Against Ukrainian Patriot coverage and other layered surface-to-air systems, preserving scarce fifth-generation fighters has become strategically more valuable than symbolic close-range stealth penetration.
The Kover supports that doctrine by allowing launch standoff while preserving the Su-57’s sensor advantages and command-network integration across the broader strike chain.
It also provides Moscow with more flexible launch geometry because the same defended target can be approached from multiple vectors without forcing aircraft into predictable penetration corridors.
If integrated onto the S-70 Okhotnik in future, the same missile family could support distributed strike doctrine using unmanned launch platforms as forward survivable attack nodes.
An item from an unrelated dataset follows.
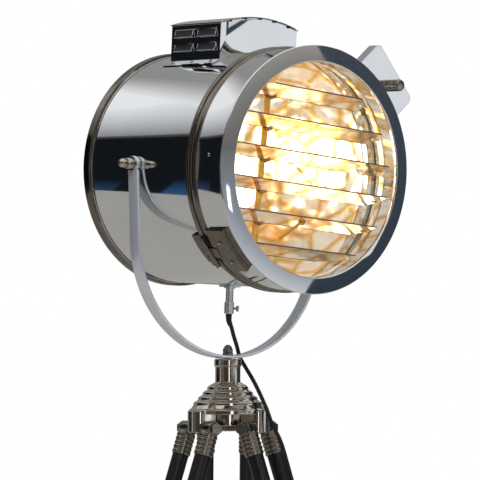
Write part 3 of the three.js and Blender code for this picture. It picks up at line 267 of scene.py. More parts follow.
# Feet: dull black with no sheen
moulded_rubber = moulded("moulded rubber", "121212", "1d1d1c", 0.72, 2, 0.15)
# Cord: smooth black plastic that catches a thin soft light
cord_sheath = moulded("extruded PVC sheath", "0b0b0c", "131314", 0.42, 3, 0.06)
# Plug and strain relief: the same plastic, with a finer and duller grit
plug_body = moulded("moulded PVC", "101011", "1a1a1b", 0.5, 1.6, 0.08)
# Lamp holder: creamy white with a wet shine
glazed_ceramic = moulded("glazed porcelain", "ece8df", "dcd6c9", 0.18, 30, 0.1)


def lit_glass():
    """Opal glass of a lit bulb: it glows evenly, warm white."""
    made, tree, shader, place = begin("lit opal glass", "fff3dc", 0, 0.3)
    glow = mixed(tree, clouds(tree, place, 40, 2), "ffe9bf", "fff3d9")
    feed(tree, shader, {"Emission Color": glow, "Emission Strength": 4.4})
    made.cycles.emission_sampling = "NONE"
    return made


opal_glass = lit_glass()


# Points, profiles and faces
def fillet(corners, closed=False, steps=4):
    """Rounds the corners that give a radius as their third number."""
    out = []
    count = len(corners)
    for i, corner in enumerate(corners):
        here = Vector(corner[:2])
        radius = corner[2] if len(corner) > 2 else 0
        if not radius or (not closed and i in (0, count - 1)):
            out.append(tuple(here))
            continue
        before = Vector(corners[i - 1][:2]) - here
        after = Vector(corners[(i + 1) % count][:2]) - here
        half = before.angle(after) / 2
        reach = min(radius / math.tan(half), 0.49 * before.length, 0.49 * after.length)
        radius = reach * math.tan(half)
        start = here + before.normalized() * reach
        end = here + after.normalized() * reach
        centre = here + (before.normalized() + after.normalized()).normalized() * (radius / math.sin(half))
        first, last = start - centre, end - centre
        sweep = first.angle_signed(last)
        for k in range(steps + 1):
            turned = Matrix.Rotation(-sweep * k / steps, 2) @ first
            out.append(tuple(centre + turned))
    return out


def lathe(profile, steps, axis="Z", closed=False):
    """Turns (radius, height) points about an axis; points on the axis become one vertex."""
    points, faces, rings = [], [], []
    for radius, height in profile:
        if radius < 1e-6:
            rings.append([len(points)])
            points.append((0, 0, height))
            continue
        rings.append(list(range(len(points), len(points) + steps)))
        for k in range(steps):
            angle = TURN * k / steps
            points.append((radius * math.cos(angle), radius * math.sin(angle), height))
    pairs = list(zip(rings, rings[1:]))
    if closed:
        pairs.append((rings[-1], rings[0]))
    for low, high in pairs:
        for k in range(steps):
            nxt = (k + 1) % steps
            if len(low) > 1 and len(high) > 1:
                faces.append((low[k], low[nxt], high[nxt], high[k]))
            elif len(low) > 1:
                faces.append((low[k], low[nxt], high[0]))
            elif len(high) > 1:
                faces.append((low[0], high[nxt], high[k]))
    turn = {
        "Z": lambda p: p,
        "Y": lambda p: (p[0], p[2], -p[1]),
        "X": lambda p: (p[2], p[0], p[1]),
    }[axis]
    return [turn(p) for p in points], faces


def box(xs, ys, zs):
    """A block between two places along each axis."""
    points = [(x, y, z) for x in xs for y in ys for z in zs]
    faces = [(0, 1, 3, 2), (4, 6, 7, 5), (0, 4, 5, 1), (2, 3, 7, 6), (0, 2, 6, 4), (1, 5, 7, 3)]
    return points, faces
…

That would complicate interception planning for defenders because launch platforms become harder to predict and less politically costly to risk than crewed aircraft.
The strategic message is therefore larger than one cruise missile entering service, because it reflects a shift toward resilient, distributed, lower-cost precision warfare under sustained attritional pressure.
For Ukraine and NATO observers, the S-71K is best understood as a production logic weapon—built not to dominate headlines, but to quietly make stand-off strike operations cheaper, safer, and more sustainable.
In modern air warfare, that kind of missile often changes force posture more profoundly than the most expensive flagship platform ever can.